The Daily Telegraph, Evening Standard, The Independent, Mail on Sunday, Time Out and The Times all gave the production five stars, describing it as “unmissable”, “unforgettable”, “magnetic”, “electrifying” and “astonishingly bold”. Time Out said, “To say that A View from The Bridge is the best show in the West End at the moment is like saying Stone Henge is the current best rock arrangement in Wiltshire.”
Mark, Phoebe and Nancy Walker, who plays Eddie’s wife, all signed a previous sketch I did at the Young Vic. This montage of Mark and Phoebe was signed by both of them last week at the Wyndham’s stage door, where I congratulated them for their Olivier noms.
The play’s limited 8 week engagement runs until 11 April.
Greg Wise returned to the stage for the first time in 17 years in the UK premiere of Brad Fraser’s dark father-son story Kill Me Now, in the Park Theatre’s intimate Park 200 auditorium in Finsbury Park, London.
It’s advertised as a dark comedy, but it’s more like a tragedy about the intimate and unsentimental portrait of a family confronting disability, punctuated with glimpses of wit and humour.
Greg plays Jake, a widower who has abandoned a promising career as a writer to look after his disabled son, Joey. It’s a physically demanding role which he plays with, “noble sensitivity… his interactions with his son are often agonising,” said The Evening Standard’s Henry Hutchings in his four star review.
The comparatively unknown Oliver Gomm (Joey) is a revelation, with Hutchings comparing him to Daniel Day-Lewis in My Left Foot and recent Oscar winner Eddie Redmayne in The Theory of Everything. He described Charlotte Harwood’s performance as Jake’s tough, but vulnerable sister as “robust”.
I sent this sketch to Greg, Oliver and Charlotte who all kindly signed it for me. Kill Me Now finishes this Sunday, 29 March 2015.
Returning to the West End after a five year absence, Downton Abbey star Penelope Wilton reprised her role as Irmgard Litten in Taken at Midnight when it transferred to the Theatre Royal Haymarket from a sold out season in Chichester last month.
Putting maternal love on centre stage, Mark Hayhurst’s 2014 play is based on the life of the young German Jewish lawyer Hans Litten who’s brilliant cross examination of Adolf Hitler in the trial of a band of murderous SA men in 1931 led to his arrest by the Nazis in 1933.
The play explores Irmgard’s five year struggle to secure her son’s release. The Guardian said, “Gripping, Penelope Wilton shines in Mark Hayhurst’s deeply engrossing drama about the high price of resisting tyranny.”
Penelope has been nominated for six Olivier Awards, including this year’s shortlist for her “profoundly moving performance” (The Sunday Times) as Litten’s mother.
The exquisite Helena Bonham Carter is one of the best in the business on and off the screen.
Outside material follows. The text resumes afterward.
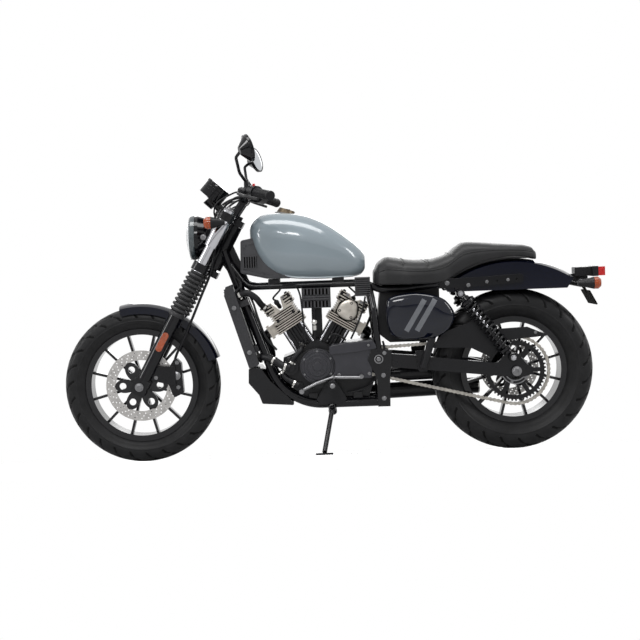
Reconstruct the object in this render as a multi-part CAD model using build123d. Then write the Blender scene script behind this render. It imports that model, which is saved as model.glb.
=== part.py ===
"""Cruiser motorcycle standing on its side stand. Millimetres and degrees.

Every piece is drawn upright in the bike's own frame: +X forward, +Y to the rider's left, +Z up,
origin on the ground under the rear axle. parked() then leans the whole machine onto its stand.
"""

import os
from math import asin, atan2, cos, hypot, pi, radians, sin, sqrt, tan

from build123d import *

os.makedirs("parts", exist_ok=True)

# ------------------------------------------------------------------ driving dimensions
WHEELBASE = 1425
LEAN = 8  # lean to the left on the side stand
PARK_SHIFT = (-681.5, -136.5, 0.95)  # puts the leaning machine's footprint on the origin

# wheels: outside radius, section width, bead seat radius, rim width
REAR_R, REAR_W, REAR_BEAD_R, REAR_RIM_W = 310, 150, 190.5, 96
FRONT_R, FRONT_W, FRONT_BEAD_R, FRONT_RIM_W = 299, 120, 203, 78
CROWN_FLAT = 0.62  # share of the section width under the crown's shoulders
RIM_LIP, LIP_T, RIM_T = 13, 6, 9
SPOKES, SPOKE_T = 12, 10
FRONT_HUB_R, FRONT_HUB_W = 40, 100
REAR_HUB_R, REAR_HUB_W = 48, 120
AXLE_R = 10
AXLE_PLAY = 0.3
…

On the many occasions that I have met her she has always been lovely and taken the time to not only sign, but talk to you.
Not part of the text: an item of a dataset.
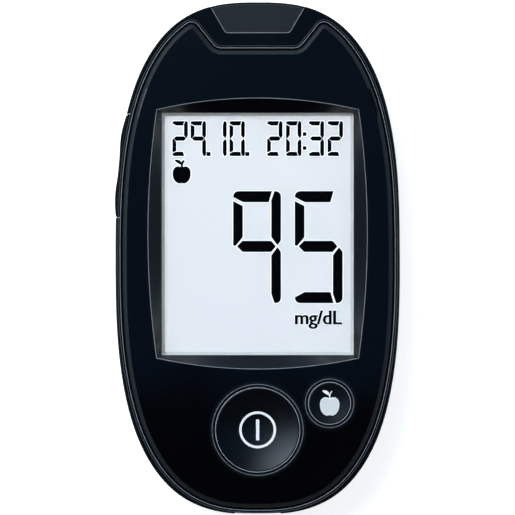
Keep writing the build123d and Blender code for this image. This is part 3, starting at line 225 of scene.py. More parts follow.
def brushed(name, dark, light, roughness, along=(1.0, 0.04, 1.0)):
    """Metal sheet with fine drawn lines."""
    material, tree, output = new_material(name)
    shader = tree.nodes.new("ShaderNodeBsdfPrincipled")
    shader.inputs["Metallic"].default_value = 1.0
    lines = noise(tree, 6000.0, 3.0, along)
    tree.links.new(tint(tree, spread(tree, lines, 0, 1), dark, light), shader.inputs["Base Color"])
    tree.links.new(spread(tree, lines, *roughness), shader.inputs["Roughness"])
    relief(tree, lines, 0.002, shader)
    tree.links.new(shader.outputs["BSDF"], output.inputs["Surface"])
    return material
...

She was the reason why I attended the UK premiere of Kenneth Branagh‘s Cinderella at London’s Odeon Cinema in Leicester Square this week. The two time Academy Award nominee and BAFTA winner plays the Fairy Godmother and it was going to take a bit of magic to get Helena’s sig on my sketch. I usually try and position myself near the drop off area where most of the celebrities hop out of their vehicles and start signing before heading to do the obligatory and time consuming media commitments.
I didn’t manage to secure a spot, stuck away from the action in a corner that didn’t bode well for my mission. That proved to be the case as the cast and crew all arrived, signed a few in the drop off zone and moved on, reducing me to a passive spectator, getting ‘graphs but of the photo variety only. As usual Helena was one of the last to arrive.
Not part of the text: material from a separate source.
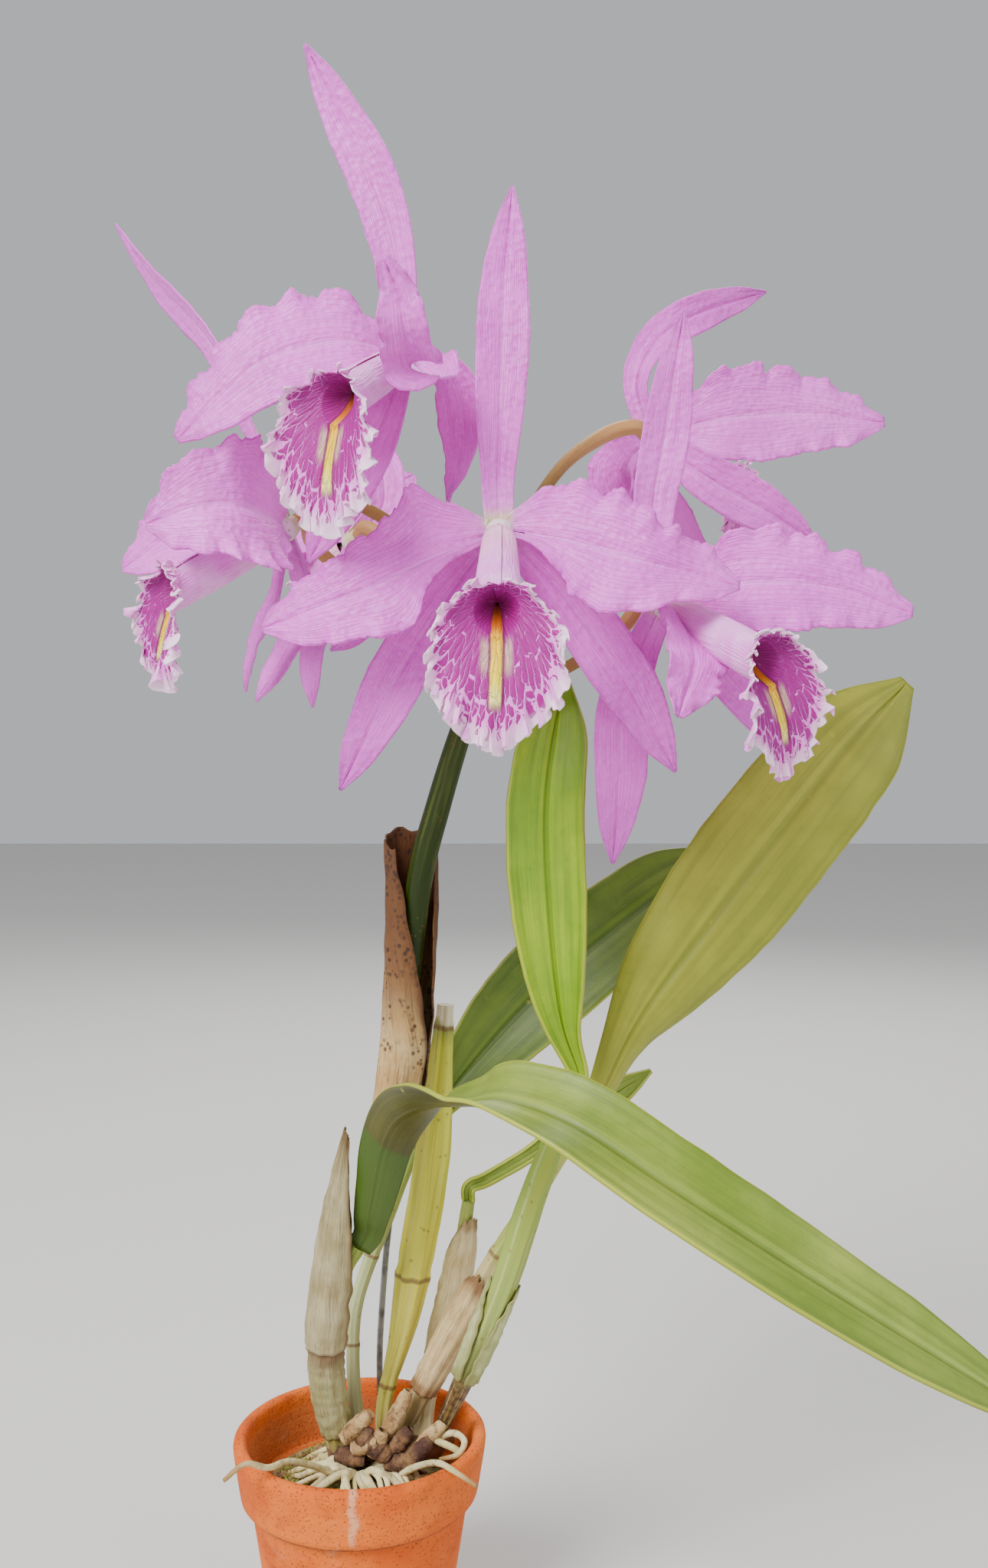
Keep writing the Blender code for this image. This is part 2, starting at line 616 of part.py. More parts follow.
def inner_radius(height):
    """The radius of the pot's inside at a height above its floor."""
    low, high = FLOOR_THICKNESS + 1 * MM, POT_HEIGHT - LEDGE_DROP - 1.5 * MM
    share = (height - low) / (high - low)
    return BASE_RADIUS - WALL + share * (NECK_RADIUS - BASE_RADIUS)


def mix_height(radius):
    """The height of the moss at a distance from the pot's axis."""
    edge = NECK_RADIUS - WALL
    return MIX_TOP + MIX_DOME * max(0.0, 1 - (radius / edge) ** 2)


def make_mix():
    """The moss and bark that fill the pot to its ledge, with a well for the crown of the roots."""
    low = FLOOR_THICKNESS + 1.6 * MM
    high = POT_HEIGHT - LEDGE_DROP - 1.5 * MM
    rings = [(0, low), (inner_radius(low) - FIT_GAP, low), (inner_radius(high) - FIT_GAP, high - 1 * MM)]
    rings += [(radius * MM, mix_height(radius * MM)) for radius in (27, 20, 10, 0)]
    mix = turned("potting_mix", rings, 28, MIX)
    x, y = CROWN_PLACE
    cut(mix, round_cutter(CROWN_RADIUS + FIT_GAP, 4 * CROWN_DEPTH, x, y, MIX_TOP + CROWN_DEPTH))
    cut(mix, rod(WIRE_LINE, [WIRE_RADIUS / MM + 0.35], WIRE))


def rod(path, radii, finish, sides=8, flat=1.0, steps=None):
    """A round rod through picture places, its radii in mm."""
    line = [seen(*point) for point in path]
    spread = [radius * MM for radius in radii] * (2 if len(radii) == 1 else 1)
    return object_from(swept(line, spread, sides, flat, steps), "rod", finish)


def make_canes(grow=0.0):
    """The rhizome and the canes that grow from it, as one body."""
    pieces = [rod(RHIZOME, [radius + grow for radius in RHIZOME_RADII], CANE)]
    for line, radii in CANES.values():
        pieces.append(rod(line, [radius + grow for radius in radii], CANE, 6))
    return union("canes", pieces, CANE)


def make_roots():
    """The crown under the rhizome and the roots that spread from it over the mix, as one body."""
    x, y = CROWN_PLACE
    top = mix_height(0) + 2 * ROOT_RADIUS
    base = MIX_TOP - CROWN_DEPTH + 0.4 * MM
    pieces = [round_cutter(CROWN_RADIUS - 0.05 * MM, top - base, x, y, (top + base) / 2)]
    rng = random.Random(ROOT_SEED)
    for i in range(ROOT_COUNT):
        turn = 2 * math.pi * (i + rng.uniform(-0.3, 0.3)) / ROOT_COUNT
        reach = rng.uniform(0.80, 0.98) * (NECK_RADIUS - WALL - ROOT_RADIUS)
        sway = rng.uniform(-0.35, 0.35)
        path = []
        for share in (0.25, 0.5, 0.75, 1.0):
            radius = 8 * MM + share * (reach - 8 * MM)
            angle = turn + sway * (share - 0.25)
            height = mix_height(radius) + ROOT_RADIUS + 0.45 * MM
            path.append(Vector((radius * math.cos(angle), radius * math.sin(angle), height)))
        size = ROOT_RADIUS * rng.uniform(0.8, 1.0)
        body = swept(path, [size, size, size * 0.7], 5, 1.0, 3, Vector((0, 0, 1)))
        pieces.append(object_from(body, "root", ROOT))
    for line in RIM_ROOTS.values():
        pieces.append(rod(line, (1.1, 1.0, 0.7), ROOT, 5, 1.0, 8))
    roots = union("roots", pieces, ROOT)
    cut(roots, make_canes(0.35))
    keep_largest(roots)


def seat_of(name):
    """A seat just clear of the top of the cane that carries a piece, and the way the cane points there."""
    cane, aside, side = SEATS[name]
    points = [seen(*point) for point in CANES[cane][0]]
    line = smooth_line(points, 2 * (len(points) - 1))
    way = (line[-1] - line[-2]).normalized()
    side = Vector(side)
    off = (side - way * side.dot(way)).normalized()
    return line[-1] + way * FIT_GAP + off * aside * MM, way


def make_leaves():
    for name, blade in LEAVES.items():
        base, way = seat_of(name)
        along = 18 if name == "leaf_front" else 12
        make_blade(name, blade, LEAF_THICKNESS, 4, along, GREEN, base, way)


def rolled_sheath(name, line, shape, across=8, along=6):
    """A dry sheath rolled round a smoothed line, open along the side that it faces."""
    faces = [Vector(face) for face in shape.faces]

    def place(v, t):
        i = round(t * along)
        tangent = tangent_at(line, i)
        face = between(faces, t)
        out = (face - tangent * face.dot(tangent)).normalized()
        side = tangent.cross(out)
        turn = math.radians(between(shape.reach, t)) * v
        radius = between(shape.radii, t) * MM
        rise = shape.taper * MM * (0.5 - abs(v)) * t
        return line[i] + side * math.sin(turn) * radius - out * math.cos(turn) * radius + tangent * rise

    sheet = grid_sheet(across, along, place)
    return object_from(thickened(sheet, SHEATH_THICKNESS), name, PAPER)


def make_sheaths():
    points = [seen(*point) for point in FLOWER_SHEATH.line]
    rolled_sheath("flower_sheath", smooth_line(points, 10), FLOWER_SHEATH, 8, 10)
    for name, shape in CANE_SHEATHS.items():
        cane = smooth_line([seen(*point) for point in CANES[shape.cane][0]], 60)
        first, last = round(60 * shape.span[0]), round(60 * shape.span[1])
        points = cane[first:last + 1:4] + [seen(*point) for point in shape.beyond]
        along = 8 if shape.beyond else 5
        rolled_sheath(name, smooth_line(points, along), shape, 8, along)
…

She was in a van with her family and because of a car behind was moved on a little, alighting near me. She immediately waved her wand, well her sharpie, and started signing just a few metres from my position and more importantly was moving in my direction. Helena has a wonderful array of signatures from a simple triple initials ‘HBC’ to the full ‘Helena Bonham Carter’. For the purist ‘grapher collecting all the variations is a priority. I have been lucky to have acquired a few. Helena spent time chatting with me and signing the drawing with a very nice dedication and “Helena BC x’ and as a magical bonus, initialled my Sweeney Todd book.
The versatile English actor Ron Cook has been a stalwart of theatre, film and television since the 1970’s. He may not be a household name but will be instantly recognisable to global audiences in all three mediums. Ron has appeared in most of the popular British TV shows, including DOCTOR WHO, BERGERAC, MIDSOMMER MURDERS, THE SINGING DETECTIVE and can be currently seen as Mr Crabb the accountant in the ITV series MR SELFRIDGE. He has actually played Napoleon Bonaparte twice, in a guest appearance in SHARPE and in the feature film QUILLS – one of Ron’s 54 movies, which also includes THE COOK (appropriately), THE THIEF, HIS WIFE & HER LOVER, SECRETS & LIES and TOPSY-TURVY. A highlight of Ron’s extensive theatre work was an Olivier Award Best Supporting Actor nomination for his role in JUNO AND THE PAYCOCK at the Donmar Warehouse. He can now be seen on the London stage as Sir Charles Gurney in the first revival of Peter Barnes’s social satire THE RULING CLASS at the Trafalgar Studios, where he signed this sketch.